I needed to learn more about inequality, and work closer to communities. For two years I was a peace worker in post-apartheid South Africa and Zimbabwe for UK Quakers. I experienced the resilience and wisdom in older cultures, but also the corrosive impact of brutal colonial history, generations of land inequality and poverty. Working with youth leaders in impoverished townships, homeless communities in failed urban centres, and prisoners in the penal system, I witnessed the grinding lack of economic opportunities.
I continued facilitating non-violence training for a decade, including training teams in India, organising conferences in Guatemala and Ireland, and facilitating encounter workshops for Israeli and Palestinian teenagers. Conflict is natural, and we can all learn to handle it better, but I wanted to find ways to reduce deeper tensions leading to large-scale violent conflict to begin with. Trauma can be intergenerational, but only targeting personal and cultural responses puts enormous pressure on people already struggling with injustice.
I had seen a desperate need for jobs in South Africa, and the impotence of aid and charitable efforts. I needed to understand the challenges from a commercial angle. I later returned to Kenya, working for the philanthropic angel investors behind JustGiving in the UK, amongst other successful companies. They had funds to invest, commercial experience, and wanted to help create growth and livelihoods in Africa.
I had some background in business and economics, but none of us expected the immediate challenges ahead. Kenya went through a violent crisis when the results of the 2007 presidential election were contested. Resentments had been fanned by populist rhetoric, and reached boiling point – with thousands killed, and far greater numbers displaced and traumatised.

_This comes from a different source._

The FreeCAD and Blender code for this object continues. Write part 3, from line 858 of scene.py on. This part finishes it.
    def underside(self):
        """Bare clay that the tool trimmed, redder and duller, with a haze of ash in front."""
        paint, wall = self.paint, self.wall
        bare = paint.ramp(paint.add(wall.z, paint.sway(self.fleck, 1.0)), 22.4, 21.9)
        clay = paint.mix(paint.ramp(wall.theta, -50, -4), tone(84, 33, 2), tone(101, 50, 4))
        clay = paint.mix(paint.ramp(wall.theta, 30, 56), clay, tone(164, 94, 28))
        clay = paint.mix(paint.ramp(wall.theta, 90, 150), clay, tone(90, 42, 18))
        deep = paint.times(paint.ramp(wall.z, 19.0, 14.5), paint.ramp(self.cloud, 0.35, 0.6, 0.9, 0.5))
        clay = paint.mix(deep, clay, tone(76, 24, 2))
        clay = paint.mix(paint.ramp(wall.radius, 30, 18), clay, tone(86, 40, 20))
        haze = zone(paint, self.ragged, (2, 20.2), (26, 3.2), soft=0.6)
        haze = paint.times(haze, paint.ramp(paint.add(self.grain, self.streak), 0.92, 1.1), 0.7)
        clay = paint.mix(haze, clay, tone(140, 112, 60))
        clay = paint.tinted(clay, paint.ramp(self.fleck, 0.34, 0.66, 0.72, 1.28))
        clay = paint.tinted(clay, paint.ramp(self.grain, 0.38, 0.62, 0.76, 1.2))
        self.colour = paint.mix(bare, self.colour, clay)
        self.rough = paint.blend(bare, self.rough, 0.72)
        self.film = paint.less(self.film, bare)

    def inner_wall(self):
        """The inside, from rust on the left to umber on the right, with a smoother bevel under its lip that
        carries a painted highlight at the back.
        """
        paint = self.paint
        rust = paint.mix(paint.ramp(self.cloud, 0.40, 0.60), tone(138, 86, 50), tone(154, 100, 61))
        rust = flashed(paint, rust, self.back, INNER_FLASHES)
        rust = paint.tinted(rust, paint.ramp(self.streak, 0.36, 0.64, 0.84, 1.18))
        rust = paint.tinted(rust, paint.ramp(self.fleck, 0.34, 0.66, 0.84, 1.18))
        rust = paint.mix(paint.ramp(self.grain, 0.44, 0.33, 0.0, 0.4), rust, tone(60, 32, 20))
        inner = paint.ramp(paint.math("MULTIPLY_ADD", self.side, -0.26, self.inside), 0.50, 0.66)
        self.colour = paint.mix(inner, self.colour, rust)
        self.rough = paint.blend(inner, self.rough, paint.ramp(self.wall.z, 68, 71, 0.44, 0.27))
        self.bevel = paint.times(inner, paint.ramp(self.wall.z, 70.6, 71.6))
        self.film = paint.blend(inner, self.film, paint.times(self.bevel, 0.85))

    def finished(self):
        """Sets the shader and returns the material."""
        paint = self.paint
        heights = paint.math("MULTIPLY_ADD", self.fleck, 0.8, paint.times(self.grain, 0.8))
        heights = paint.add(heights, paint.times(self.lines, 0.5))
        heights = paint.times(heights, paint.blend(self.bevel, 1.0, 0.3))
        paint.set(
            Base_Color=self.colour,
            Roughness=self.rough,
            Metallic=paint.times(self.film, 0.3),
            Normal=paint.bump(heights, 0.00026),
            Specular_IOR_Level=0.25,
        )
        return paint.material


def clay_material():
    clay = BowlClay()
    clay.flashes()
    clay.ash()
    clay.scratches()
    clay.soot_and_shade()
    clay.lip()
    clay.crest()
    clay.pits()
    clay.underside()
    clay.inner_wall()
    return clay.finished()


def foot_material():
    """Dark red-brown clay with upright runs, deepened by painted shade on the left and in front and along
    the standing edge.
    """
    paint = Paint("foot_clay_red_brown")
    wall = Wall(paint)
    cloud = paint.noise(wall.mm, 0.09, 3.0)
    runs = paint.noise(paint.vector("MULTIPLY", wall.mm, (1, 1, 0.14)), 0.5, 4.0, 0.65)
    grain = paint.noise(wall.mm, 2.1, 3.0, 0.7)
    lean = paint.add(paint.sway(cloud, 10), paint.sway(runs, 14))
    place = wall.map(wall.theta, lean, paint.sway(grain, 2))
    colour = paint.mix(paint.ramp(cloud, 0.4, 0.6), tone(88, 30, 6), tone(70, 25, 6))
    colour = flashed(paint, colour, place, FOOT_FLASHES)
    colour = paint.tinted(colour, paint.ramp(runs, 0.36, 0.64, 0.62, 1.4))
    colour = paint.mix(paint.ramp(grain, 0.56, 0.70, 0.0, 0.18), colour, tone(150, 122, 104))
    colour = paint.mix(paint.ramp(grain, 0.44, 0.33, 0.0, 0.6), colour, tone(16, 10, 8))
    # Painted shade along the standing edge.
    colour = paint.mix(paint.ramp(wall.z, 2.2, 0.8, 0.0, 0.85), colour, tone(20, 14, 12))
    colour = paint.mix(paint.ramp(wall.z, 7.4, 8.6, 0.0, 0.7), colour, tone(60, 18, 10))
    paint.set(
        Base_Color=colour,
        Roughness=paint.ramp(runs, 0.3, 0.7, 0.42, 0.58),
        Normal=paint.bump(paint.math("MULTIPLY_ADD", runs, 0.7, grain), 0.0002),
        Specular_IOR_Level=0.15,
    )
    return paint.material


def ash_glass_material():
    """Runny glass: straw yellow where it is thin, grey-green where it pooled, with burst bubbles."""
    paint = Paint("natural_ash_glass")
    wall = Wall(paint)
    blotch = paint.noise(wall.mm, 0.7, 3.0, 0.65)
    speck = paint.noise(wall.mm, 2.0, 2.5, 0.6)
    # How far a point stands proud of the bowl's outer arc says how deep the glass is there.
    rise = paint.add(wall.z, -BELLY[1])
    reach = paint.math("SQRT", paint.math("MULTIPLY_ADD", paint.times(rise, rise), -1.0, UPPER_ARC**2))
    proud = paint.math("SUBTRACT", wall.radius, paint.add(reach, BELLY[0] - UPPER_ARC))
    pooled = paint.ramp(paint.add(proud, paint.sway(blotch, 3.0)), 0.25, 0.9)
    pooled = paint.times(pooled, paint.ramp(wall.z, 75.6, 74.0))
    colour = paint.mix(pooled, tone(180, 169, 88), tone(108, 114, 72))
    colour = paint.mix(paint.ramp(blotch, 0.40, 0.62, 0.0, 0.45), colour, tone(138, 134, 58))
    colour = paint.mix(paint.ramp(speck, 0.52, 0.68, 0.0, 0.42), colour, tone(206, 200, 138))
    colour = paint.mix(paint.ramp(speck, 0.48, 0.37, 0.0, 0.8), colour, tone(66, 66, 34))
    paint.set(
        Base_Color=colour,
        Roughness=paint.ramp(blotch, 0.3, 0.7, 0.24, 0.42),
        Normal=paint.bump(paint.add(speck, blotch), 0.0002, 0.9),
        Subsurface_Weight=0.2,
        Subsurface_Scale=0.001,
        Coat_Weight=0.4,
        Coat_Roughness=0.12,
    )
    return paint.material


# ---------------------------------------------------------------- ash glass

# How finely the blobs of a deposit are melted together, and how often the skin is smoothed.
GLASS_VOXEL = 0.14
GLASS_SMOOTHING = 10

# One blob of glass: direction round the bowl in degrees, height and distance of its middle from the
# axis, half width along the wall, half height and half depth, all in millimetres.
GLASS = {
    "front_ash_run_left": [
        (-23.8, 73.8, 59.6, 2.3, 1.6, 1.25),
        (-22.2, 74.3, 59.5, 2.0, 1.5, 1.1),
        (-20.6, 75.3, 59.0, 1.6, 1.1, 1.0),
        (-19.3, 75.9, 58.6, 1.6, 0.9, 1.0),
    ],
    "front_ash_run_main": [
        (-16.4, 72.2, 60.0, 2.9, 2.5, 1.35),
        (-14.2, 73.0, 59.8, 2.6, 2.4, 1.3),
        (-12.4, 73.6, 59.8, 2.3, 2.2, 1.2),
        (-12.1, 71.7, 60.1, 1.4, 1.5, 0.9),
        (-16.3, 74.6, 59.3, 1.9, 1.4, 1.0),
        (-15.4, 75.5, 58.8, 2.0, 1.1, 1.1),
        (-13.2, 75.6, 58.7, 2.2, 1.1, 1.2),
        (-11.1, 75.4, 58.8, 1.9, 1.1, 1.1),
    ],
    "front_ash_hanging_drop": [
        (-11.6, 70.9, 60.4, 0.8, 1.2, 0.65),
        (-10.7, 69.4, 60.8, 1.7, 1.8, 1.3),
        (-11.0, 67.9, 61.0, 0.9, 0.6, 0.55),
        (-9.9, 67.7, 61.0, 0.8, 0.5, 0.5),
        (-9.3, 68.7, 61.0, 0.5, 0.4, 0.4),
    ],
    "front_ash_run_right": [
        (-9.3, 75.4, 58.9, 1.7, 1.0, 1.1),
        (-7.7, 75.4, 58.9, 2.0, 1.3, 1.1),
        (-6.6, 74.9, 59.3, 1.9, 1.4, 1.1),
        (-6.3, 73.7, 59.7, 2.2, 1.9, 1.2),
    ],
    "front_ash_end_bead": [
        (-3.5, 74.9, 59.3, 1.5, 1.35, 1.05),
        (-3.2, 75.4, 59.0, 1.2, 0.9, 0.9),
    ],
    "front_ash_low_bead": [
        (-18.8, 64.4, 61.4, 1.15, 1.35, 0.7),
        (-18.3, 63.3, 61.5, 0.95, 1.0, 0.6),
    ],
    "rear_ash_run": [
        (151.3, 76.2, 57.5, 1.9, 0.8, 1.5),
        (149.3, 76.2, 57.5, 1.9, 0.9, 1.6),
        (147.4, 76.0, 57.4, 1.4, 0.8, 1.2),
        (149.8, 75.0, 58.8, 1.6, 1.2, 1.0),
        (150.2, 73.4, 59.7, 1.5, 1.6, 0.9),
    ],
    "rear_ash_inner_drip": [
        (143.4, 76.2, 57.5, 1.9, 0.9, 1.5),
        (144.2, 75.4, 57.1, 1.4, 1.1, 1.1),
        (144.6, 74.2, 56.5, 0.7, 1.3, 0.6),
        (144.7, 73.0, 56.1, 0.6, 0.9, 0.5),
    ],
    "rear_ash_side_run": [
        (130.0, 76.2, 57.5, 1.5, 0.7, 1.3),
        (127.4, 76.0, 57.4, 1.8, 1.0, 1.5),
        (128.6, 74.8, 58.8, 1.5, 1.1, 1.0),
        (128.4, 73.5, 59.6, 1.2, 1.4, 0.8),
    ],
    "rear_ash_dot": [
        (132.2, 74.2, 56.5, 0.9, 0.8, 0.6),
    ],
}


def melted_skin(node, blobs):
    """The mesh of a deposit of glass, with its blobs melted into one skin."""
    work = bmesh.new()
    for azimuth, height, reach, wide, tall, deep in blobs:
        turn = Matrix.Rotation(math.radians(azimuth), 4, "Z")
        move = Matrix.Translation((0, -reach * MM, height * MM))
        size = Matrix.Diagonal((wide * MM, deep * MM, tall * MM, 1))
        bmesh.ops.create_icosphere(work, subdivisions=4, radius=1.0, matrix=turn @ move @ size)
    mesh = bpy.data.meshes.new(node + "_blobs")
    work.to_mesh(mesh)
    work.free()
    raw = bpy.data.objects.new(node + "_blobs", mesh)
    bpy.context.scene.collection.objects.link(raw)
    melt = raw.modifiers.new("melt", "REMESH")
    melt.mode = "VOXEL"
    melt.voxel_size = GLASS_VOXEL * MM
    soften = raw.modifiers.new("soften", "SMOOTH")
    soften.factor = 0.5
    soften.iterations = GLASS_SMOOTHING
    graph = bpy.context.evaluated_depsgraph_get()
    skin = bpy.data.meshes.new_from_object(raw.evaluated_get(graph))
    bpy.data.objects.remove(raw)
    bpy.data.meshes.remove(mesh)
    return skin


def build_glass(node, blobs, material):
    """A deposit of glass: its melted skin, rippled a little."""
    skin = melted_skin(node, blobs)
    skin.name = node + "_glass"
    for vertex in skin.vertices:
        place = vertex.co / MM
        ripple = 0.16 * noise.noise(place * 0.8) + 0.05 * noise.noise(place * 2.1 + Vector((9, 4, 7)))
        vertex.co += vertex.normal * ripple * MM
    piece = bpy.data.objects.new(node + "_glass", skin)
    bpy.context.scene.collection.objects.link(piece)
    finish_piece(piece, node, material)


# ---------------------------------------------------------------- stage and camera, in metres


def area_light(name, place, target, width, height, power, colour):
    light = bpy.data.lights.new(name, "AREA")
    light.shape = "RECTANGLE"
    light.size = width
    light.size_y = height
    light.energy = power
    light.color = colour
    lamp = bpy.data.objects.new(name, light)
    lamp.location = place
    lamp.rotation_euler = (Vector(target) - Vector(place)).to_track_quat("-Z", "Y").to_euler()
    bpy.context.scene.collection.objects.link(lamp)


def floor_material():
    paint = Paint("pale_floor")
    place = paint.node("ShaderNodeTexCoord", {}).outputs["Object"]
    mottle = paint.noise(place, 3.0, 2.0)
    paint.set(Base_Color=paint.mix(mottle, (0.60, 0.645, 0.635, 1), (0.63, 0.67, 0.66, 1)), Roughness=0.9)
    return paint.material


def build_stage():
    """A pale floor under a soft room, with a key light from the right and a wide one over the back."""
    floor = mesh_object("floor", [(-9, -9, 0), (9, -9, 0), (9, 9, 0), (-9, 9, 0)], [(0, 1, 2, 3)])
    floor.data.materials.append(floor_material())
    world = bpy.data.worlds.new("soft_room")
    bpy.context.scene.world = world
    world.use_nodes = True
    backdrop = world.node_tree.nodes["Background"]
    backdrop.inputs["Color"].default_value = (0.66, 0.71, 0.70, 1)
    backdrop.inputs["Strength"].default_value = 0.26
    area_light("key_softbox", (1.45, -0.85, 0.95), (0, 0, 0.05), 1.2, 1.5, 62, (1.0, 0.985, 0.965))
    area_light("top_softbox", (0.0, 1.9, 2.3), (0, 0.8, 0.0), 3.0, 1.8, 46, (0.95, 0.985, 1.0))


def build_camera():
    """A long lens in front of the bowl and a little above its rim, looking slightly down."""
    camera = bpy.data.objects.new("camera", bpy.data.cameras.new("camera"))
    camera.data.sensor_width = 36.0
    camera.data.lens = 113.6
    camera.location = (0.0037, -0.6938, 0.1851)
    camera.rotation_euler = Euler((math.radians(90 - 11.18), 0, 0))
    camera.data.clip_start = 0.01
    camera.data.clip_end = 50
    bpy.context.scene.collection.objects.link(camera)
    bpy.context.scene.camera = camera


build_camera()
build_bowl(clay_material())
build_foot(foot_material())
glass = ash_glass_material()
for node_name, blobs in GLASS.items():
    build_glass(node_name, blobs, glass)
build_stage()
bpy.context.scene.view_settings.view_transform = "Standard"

I became involved in local peace initiatives, but also learnt new things from this different context. Decades of stagnant growth, political corruption, and unevenly distributed opportunities had entrenched regional inequalities. In the resulting tribal politics I saw echoes of New York's Tammany Hall – patterns which have returned under Donald Trump.
We eventually looked into many companies and sectors, hoping to make impact investments, but it was ultimately frustrating. There was already a lot of wealth, as luxury SUVs on poor roads demonstrate. It was very difficult for most people to run successful companies, find good jobs, or make long-term plans. Kenyans work incredibly hard, but most do not thrive. Politics and corruption present the most lucrative options, and block wider growth, but I gradually came to recognise these as consequences rather than the deepest causes.

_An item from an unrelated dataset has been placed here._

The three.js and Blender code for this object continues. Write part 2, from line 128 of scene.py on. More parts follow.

Later, after fibre optic cables reached East Africa, I was responsible for recruiting thousands of Kenyans and Nepalis to do online gig economy micro-tasks, at a technology start-up. Many were vastly overqualified but still grateful for any paid job. Exploitation causes real problems, but so does insufficient employment – it can be even worse to be simply irrelevant, invisible to markets.
Together these experiences confirmed something was missing from standard economic stories about growth, as I had suspected as a student.
The missing elements only became clearer after I spent decades in countries where the systems, now failing in ‘industrialised’ countries, barely existed outside tiny elite enclaves. I have lived in places with little or no infrastructure, including isolated rural areas, and with relatively few resources or options. This gave me different insights and perspectives I would otherwise have missed.
The city I was born in should not exist. Most major cities grow in places where transport is easy – as ports on a navigable rivers, for example. Nairobi was founded by accident, and for the opposite reason. Construction of the railway from Mombasa to Uganda (the Lunatic Line) slowed as it left the flat savannah, to enter more challenging terrain. A temporary rail depot grew unexpectedly, and eventually became the capital.
The small rivers, ridges and valleys still create problems for modern infrastructure. This topographic challenge is compounded by the expense of building good roads and bridges, erosion from intense tropical heat and rain, and overcrowding. (Political corruption is an obvious challenge, but I eventually saw this as a consequence of limited economic options, after seeing how hard it was to make money in legitimate commercial sectors.)

Two major 'solutions' – the Nairobi Expressway, and the Single Gauge Railway – saddled Kenya with enormous debt, for relatively little gain. I've run an academic book club on the history of our woeful public transport, and sat for too many hours in dysfunctional traffic. For over a year, I walked to work along a long-delayed bypass while it was under construction, across multiple ridges and valleys.
I once spent a day with city planners in Curitiba, Brazil, where bus rapid transport (BRT) was pioneered. Listening to their innovations, I realised how Nairobi is almost the poster child for everything which can go wrong with transport. However such frustrating experiences led me to question the basic model more deeply, and see the outlines of better solutions.
Gradually, I recognised how grade separation and expensive infrastructure were causing major but unrecognised problems. I started to imagine solutions, but initially worried that these would only increase urban sprawl, or environmental damage. It took years before I saw the connections between economic pressures and urbanisation, and how the roots entangle with expensive infrastructure.

Sometimes we only understand complex things after they are broken.
Although I studied the conventional theories, my personal history meant I could not settle for shallow explanations. I had to 'unlearn' a lot of what I thought I knew, and explore new areas for new answers.
I will share the explanations and solutions I needed for a calmer future here.
Hopefully they can help you too, and we can build what we need together.